Reputation: 113
It is defined that UInt
is the type of unsigned integer. But in such case it seems like the MSB is still a sign. e.g., the most relative QA is Chisel UInt negative value error which works out a workaround but no why. Could you enlight me about the 'why'?
The UInt
seems to be defined in chisel3/chiselFrontend/src/main/scala/chisel3/core/Bits.scala but I cannot understand the details. Is the UInt
is derived from Bits and Bits is derived from Int of scala
?
Upvotes: 2
Views: 1462
Reputation: 6064
The issue is that Scala only has signed integers, it does not have an unsigned integer type. From the REPL
scala> 0x9456789a
res1: Int = -1806272358
Thus, Chisel only sees the negative number. UInts obviously cannot be negative so Chisel reports an error.
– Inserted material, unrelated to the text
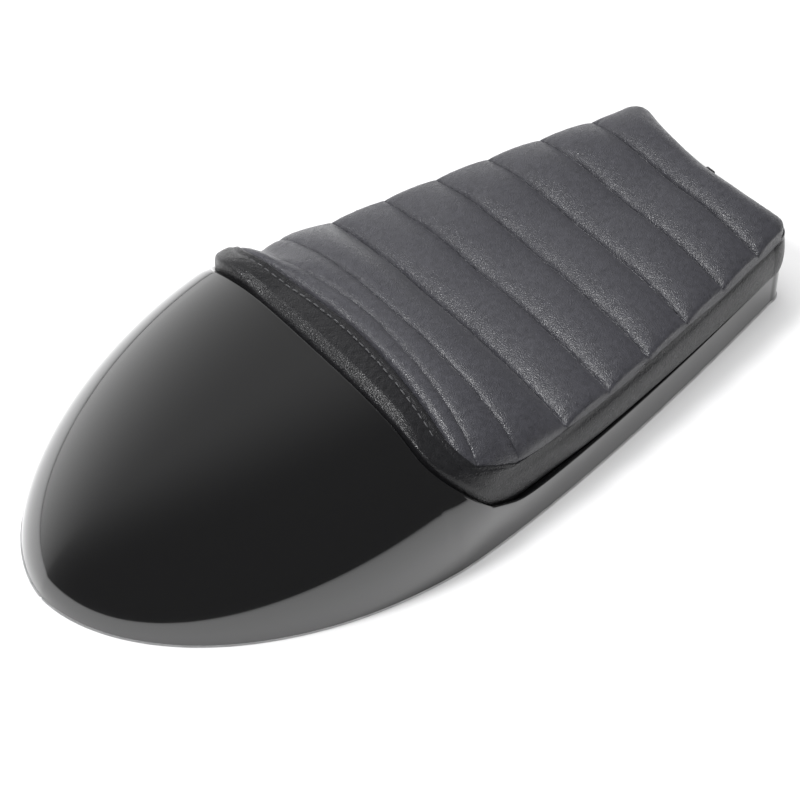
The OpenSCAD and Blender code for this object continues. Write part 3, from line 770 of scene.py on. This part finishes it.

You can always cast from an SInt to a UInt if you want the raw 2's complement representation of a negative number interpreted as a UInt. eg.
val a = -1.S(32.W).asUInt
assert(a === "xffffffff".U)
Upvotes: 2
Reputation: 4051
The simple answer is that this is due to how Scala evaluates things. Consider an example like
val x = 0xFFFFFFFF.U
This statement causes an error. UInt literal are represented internally by BigInts, but the 0xFFFFFFFF is an specifying an Int value. 0xFFFFFFFF is equivalent to the Int value -1. The -1 Int value is converted to BigInt -1 and -1.U is illegal because the .U literal creation method will not accept negative values. Adding the L fixes this because 0xFFFFFFFL is a positive Long value.